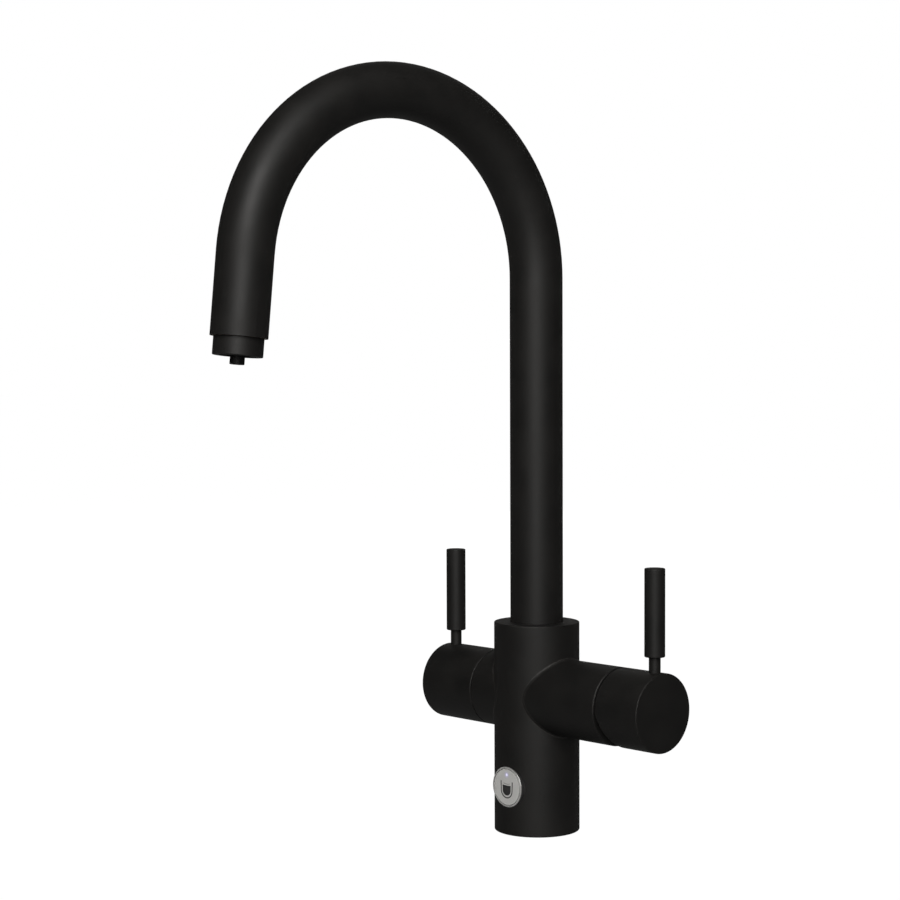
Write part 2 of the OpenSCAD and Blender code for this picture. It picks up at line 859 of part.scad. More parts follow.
// The handle is cut away below its axis, so that its lever can be pulled outwards
module mixer_handle() {
    color("#1c1b1a") on_right_arm() difference() {
        handle_cup(mixer_rim, mixer_web, mixer_face, mixer_face - lever_inset);
        translate([0, 0, mixer_rim]) rotate([0, relief_angle, 0])
            translate([-2 * arm_r, -2 * arm_r, -arm_r]) cube([2 * arm_r, 4 * arm_r, arm_r]);
        block(spindle_x + 2 * slip_gap, spindle_y + 2 * slip_gap, mixer_web - over, spindle_top + end_gap);
        translate([0, 0, grub_mid(mixer_web, spindle_top)]) rotate([0, -90, 0])
            hole(grub_r + slip_gap, 0, arm_r + over);
    }
}

// The middle of the stretch of a spindle that a grub screw presses on
function grub_mid(web, top) = (web + top) / 2;

module mixer_grub_screw() {
    color("#8d8f92") on_right_arm() translate([0, 0, grub_mid(mixer_web, spindle_top)]) rotate([0, -90, 0])
        grub(grub_r, spindle_x / 2, grub_end);
}

module mixer_lever_stem() {
    color("#1c1b1a") at_lever(mixer_face - lever_inset) lever_stem();
}

module mixer_lever_grip() {
    color("#1c1b1a") at_lever(mixer_face - lever_inset) lever_grip();
}

// ---------- Filtered-water valve ----------

// The quarter-turn valve: a nose with two windows, a hexagon and a neck
module left_valve_housing() {
    color("#b08d4f") on_left_arm() difference() {
        union() {
            hole(valve_r, valve_in + valve_seal_t, left_end + over);
            translate([0, 0, left_end]) cylinder(d = valve_hex_w / cos(30), h = valve_hex_h, $fn = 6);
            bar(valve_neck_r, left_end + over, valve_neck_end, 0, valve_edge);
        }
        hole(valve_disc_r + run_gap, valve_in + valve_throat, valve_window[1]);
        hole(valve_shaft_r + run_gap, valve_in, valve_neck_end + over);
        block(2 * chamber_r, valve_window_w, valve_window[0], valve_window[1] - valve_window_edge);
    }
}

module left_valve_seal() {
    color("#2a2a2a") on_left_arm()
        ring(valve_seal_out_r, valve_seal_in_r, valve_in, valve_in + valve_seal_t);
}

// A half-moon port on one side of a ceramic disc
module disc_port(r, z0, z1) {
    intersection() {
        hole(r - port_inset, z0, z1);
        translate([port_half_web, -r, z0]) cube([r, 2 * r, z1 - z0]);
    }
}

module left_fixed_disc() {
    z0 = valve_in + valve_seal_t;
    color("#f4f3ef") on_left_arm() difference() {
        hole(valve_disc_r, z0, z0 + valve_disc_t);
        for (a = [0, 180]) rotate([0, 0, a]) disc_port(valve_disc_r, z0 - over, z0 + valve_disc_t + over);
    }
}

module left_moving_disc() {
    z0 = valve_in + valve_seal_t + valve_disc_t + film_gap;
    color("#f4f3ef") on_left_arm() rotate([0, 0, 90]) difference() {
        hole(valve_disc_r, z0, z0 + valve_disc_t);
        for (a = [0, 180]) rotate([0, 0, a]) disc_port(valve_disc_r, z0 - over, z0 + valve_disc_t + over);
    }
}

module left_spindle() {
    z0 = valve_in + valve_seal_t + 2 * valve_disc_t + film_gap;
    color("#c9cbcd") on_left_arm() {
        hole(valve_disc_r, z0, valve_window[1] - run_gap);
        hole(valve_shaft_r, z0, valve_neck_end + spline_lap);
        translate([0, 0, valve_neck_end]) linear_extrude(spindle_end - valve_neck_end)
            spline_outline(spline_teeth, spline_r, spline_tooth);
    }
}

// The guide ring stands in the mouth of the sleeve and centres the handle
module left_guide_ring() {
    color("#26282a") on_left_arm() ring(hollow_r - run_gap, hollow_r - guide_t, guide_in, guide_out);
}

module left_handle() {
    color("#1c1b1a") on_left_arm() difference() {
        handle_cup(left_rim, left_web, left_face, left_face - lever_inset);
        translate([0, 0, left_web - over]) linear_extrude(spindle_end + end_gap - left_web + over)
            spline_outline(spline_teeth, spline_r + spline_gap, spline_tooth);
        translate([0, 0, grub_mid(left_web, spindle_end)]) rotate([0, -90, 0])
            hole(grub_r + slip_gap, 0, arm_r + over);
    }
}

module left_grub_screw() {
    color("#8d8f92") on_left_arm() translate([0, 0, grub_mid(left_web, spindle_end)]) rotate([0, -90, 0])
        grub(grub_r, spline_r + spline_tooth, grub_end);
}

module left_lever_stem() {
    color("#1c1b1a") at_lever(lever_inset - left_face) lever_stem();
}

module left_lever_grip() {
    color("#1c1b1a") at_lever(lever_inset - left_face) lever_grip();
}

// ---------- Button ----------

module button_gasket() {
    color("#2a2a2a") at_button() ring(bezel_r, switch_r + gasket_step, pocket_floor, bezel_back);
}

// The bezel holds the flange of the button behind its step
module button_bezel() {
    step_z = button_back + flange_t + flange_room;
    color("#b9babb") at_button() difference() {
        bar(bezel_r, bezel_back, button_face, 0, bezel_round);
        hole(bezel_in_r, bezel_back - over, button_face + over);
        hole(bezel_in_r + bezel_step, bezel_back - over, step_z);
    }
}

module button_cap() {
    color("#c4c4c2") at_button() difference() {
        union() {
            bar(button_r, button_back, button_face, 0, button_edge);
            hole(bezel_in_r + bezel_step - button_gap, button_back, button_back + flange_t);
            hole(plunger_r, plunger_end, button_back + over);
        }
        translate([0, window_up, 0]) hole(window_d / 2 + slip_gap, button_back - over, button_face + over);
    }
}

module button_window() {
    color("#dcd8f4") at_button() translate([0, window_up, 0]) hole(window_d / 2, button_back, button_face);
}

// Points of the spring's wire, ring by ring round the coil
function spring_points(z0, rise) = [for (i = [0 : spring_turns * spring_steps], k = [0 : spring_sides - 1])
    let (a = 360 * i / spring_steps, b = 360 * k / spring_sides, q = spring_r + spring_wire / 2 * cos(b))
    [q * cos(a), q * sin(a), z0 + rise * i / (spring_turns * spring_steps) + spring_wire / 2 * sin(b)]];

// Faces of a tube whose rings have n points, with flat ends
function tube_faces(rings, n) = concat(
    [for (i = [0 : rings - 2], k = [0 : n - 1], t = [0, 1])
        let (a = i * n + k, b = i * n + (k + 1) % n)
        t == 0 ? [a, a + n, b] : [b, a + n, b + n]],
    [for (k = [1 : n - 2]) [0, k, k + 1]],
    [for (k = [1 : n - 2]) let (e = (rings - 1) * n) [e, e + k + 1, e + k]]);

// The return spring, drawn as long as it is when the button is pressed
module button_spring() {
    z0 = switch_front + spring_wire / 2;
    z1 = button_back - button_travel - spring_wire / 2 - spring_room;
    color("#c9cbcd") at_button()
        polyhedron(spring_points(z0, z1 - z0), tube_faces(spring_turns * spring_steps + 1, spring_sides));
}

module button_switch() {
    color("#26282a") at_button()
        bar(switch_r - slip_gap, switch_back, switch_front, switch_edge, switch_edge);
}

valve_body();
base_seal();
cable_grommet();
spout_stop_screw();
inner_tube_seal();
spout_tube();
spout_spigot();
spout_o_rings();
spout_glide_ring();
inner_tube();
outlet_insert();
aerator_collar();
aerator_washer();
aerator_cage();
aerator_screen();
outlet_nozzle();
cartridge_base();
cartridge_port_seals();
cartridge_housing();
mixer_fixed_disc();
cartridge_nut();
cartridge_cover();
mixer_moving_disc();
disc_carrier();
mixer_rotor();
mixer_tilt_pin();
mixer_spindle();
mixer_handle();
mixer_grub_screw();
mixer_lever_stem();
mixer_lever_grip();
left_valve_housing();
left_valve_seal();
left_fixed_disc();
left_guide_ring();
left_moving_disc();
left_spindle();
left_handle();
left_grub_screw();
left_lever_stem();
left_lever_grip();
button_gasket();
button_bezel();
button_cap();
button_window();
button_spring();
button_switch();
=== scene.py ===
"""The looks of a boiling water tap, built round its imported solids.

The row frame is in metres, +Z up. The button looks along -Y, the spout leans to -Y and the
mixer arm points along +X. Shapes, centres and the viewpoint are given in millimetres, and a
mesh is put into metres as it is made. Grain, depths and edges of the finishes, the lights and
the floor are given in metres.
"""

import logging
import math
from dataclasses import dataclass
from enum import Enum

import bmesh
import bpy
import numpy as np
from mathutils import Matrix, Vector


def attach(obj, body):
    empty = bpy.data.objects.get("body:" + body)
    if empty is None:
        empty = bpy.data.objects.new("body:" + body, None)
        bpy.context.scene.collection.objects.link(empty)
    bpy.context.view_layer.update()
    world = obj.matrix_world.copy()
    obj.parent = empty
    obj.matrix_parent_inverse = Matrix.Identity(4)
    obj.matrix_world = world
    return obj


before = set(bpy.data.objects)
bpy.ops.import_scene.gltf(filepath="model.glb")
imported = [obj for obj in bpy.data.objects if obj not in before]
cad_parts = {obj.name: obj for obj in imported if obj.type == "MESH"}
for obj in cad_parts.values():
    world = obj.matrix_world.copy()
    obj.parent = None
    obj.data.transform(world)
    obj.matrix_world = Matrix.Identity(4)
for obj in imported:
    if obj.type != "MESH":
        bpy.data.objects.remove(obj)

LOG = logging.getLogger("tap")
MM = 0.001

Colour = tuple[float, float, float]
Point = tuple[float, float, float]
Span = tuple[float, float]
Socket = bpy.types.NodeSocket

# Most values of a noise lie between these two
NOISE_MOST: Span = (0.3, 0.7)
# 1 - cos of the turn of a rounded normal from the true one, where an edge starts and on its crest
EDGE_TURN: Span = (0.02, 0.16)
EDGE_SAMPLES = 4


class Axis(Enum):
    """The axis that a turned piece was cut round."""

    X = 0
    Y = 1
    Z = 2


class Slot(Enum):
    """The record's material slots that new pieces are listed with."""

    BLACK = "matte_black"
    BRASS = "brass"
    BUTTON = "button_satin"


# ---------- Meshes ----------


def grid_faces(rows: int, columns: int, wrap_rows: bool, wrap_columns: bool) -> np.ndarray:
    """Quads between the points of a grid: each joins a point to its neighbours in both directions.

    Args:
        rows: Number of points along the first parameter.
        columns: Number of points along the second parameter.
        wrap_rows: Whether the last row joins the first.
        wrap_columns: Whether the last column joins the first.

    Returns:
        An (n, 4) array of point numbers.
    """
    r = np.arange(rows if wrap_rows else rows - 1)
    c = np.arange(columns if wrap_columns else columns - 1)
    i, j = (a.ravel() for a in np.meshgrid(r, c, indexing="ij"))
    i2, j2 = (i + 1) % rows, (j + 1) % columns
    return np.stack([i * columns + j, i2 * columns + j, i2 * columns + j2, i * columns + j2], axis=1)


def make_piece(name: str, points: np.ndarray, faces: list, sharp_deg: float = 35.0) -> bpy.types.Object:
    """Makes a closed shell from points in millimetres, with its faces outwards and its sharp edges marked.

    Args:
        name: The piece's name.
        points: An (n, 3) array in millimetres.
        faces: Lists of point numbers.
        sharp_deg: Edges that bend by more than this stay crisp.

    Returns:
        The new object, at the origin.
    """
    mesh = bpy.data.meshes.new(name)
    mesh.from_pydata((points * MM).tolist(), [], faces)
    work = bmesh.new()
    work.from_mesh(mesh)
    bmesh.ops.recalc_face_normals(work, faces=work.faces)
    work.to_mesh(mesh)
    work.free()
    mesh.shade_smooth()
    mesh.set_sharp_from_angle(angle=math.radians(sharp_deg))
    piece = bpy.data.objects.new(name, mesh)
    bpy.context.scene.collection.objects.link(piece)
    return piece


def carried(name: str, loops: np.ndarray, closed: bool) -> bpy.types.Object:
    """A profile carried along a path: row i of loops is the closed profile at step i of the path.

    Args:
        name: The piece's name.
        loops: An (n, k, 3) array in millimetres.
        closed: Whether the path runs back into its start; otherwise each end gets a flat cap.

    Returns:
        The new object.
    """
    n, k, _ = loops.shape
    faces = grid_faces(n, k, closed, True).tolist()
    if not closed:
        faces += [list(range(k)), list(range((n - 1) * k, n * k))]
    return make_piece(name, loops.reshape(-1, 3), faces)


# ---------- Node trees ----------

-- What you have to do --
Copy exactly, and only, the lines from the one containing "spout_o_rings();" through the one containing "if empty is".

-- Task answer --
spout_o_rings();
spout_glide_ring();
inner_tube();
outlet_insert();
aerator_collar();
aerator_washer();
aerator_cage();
aerator_screen();
outlet_nozzle();
cartridge_base();
cartridge_port_seals();
cartridge_housing();
mixer_fixed_disc();
cartridge_nut();
cartridge_cover();
mixer_moving_disc();
disc_carrier();
mixer_rotor();
mixer_tilt_pin();
mixer_spindle();
mixer_handle();
mixer_grub_screw();
mixer_lever_stem();
mixer_lever_grip();
left_valve_housing();
left_valve_seal();
left_fixed_disc();
left_guide_ring();
left_moving_disc();
left_spindle();
left_handle();
left_grub_screw();
left_lever_stem();
left_lever_grip();
button_gasket();
button_bezel();
button_cap();
button_window();
button_spring();
button_switch();
=== scene.py ===
"""The looks of a boiling water tap, built round its imported solids.

The row frame is in metres, +Z up. The button looks along -Y, the spout leans to -Y and the
mixer arm points along +X. Shapes, centres and the viewpoint are given in millimetres, and a
mesh is put into metres as it is made. Grain, depths and edges of the finishes, the lights and
the floor are given in metres.
"""

import logging
import math
from dataclasses import dataclass
from enum import Enum

import bmesh
import bpy
import numpy as np
from mathutils import Matrix, Vector


def attach(obj, body):
    empty = bpy.data.objects.get("body:" + body)
    if empty is None:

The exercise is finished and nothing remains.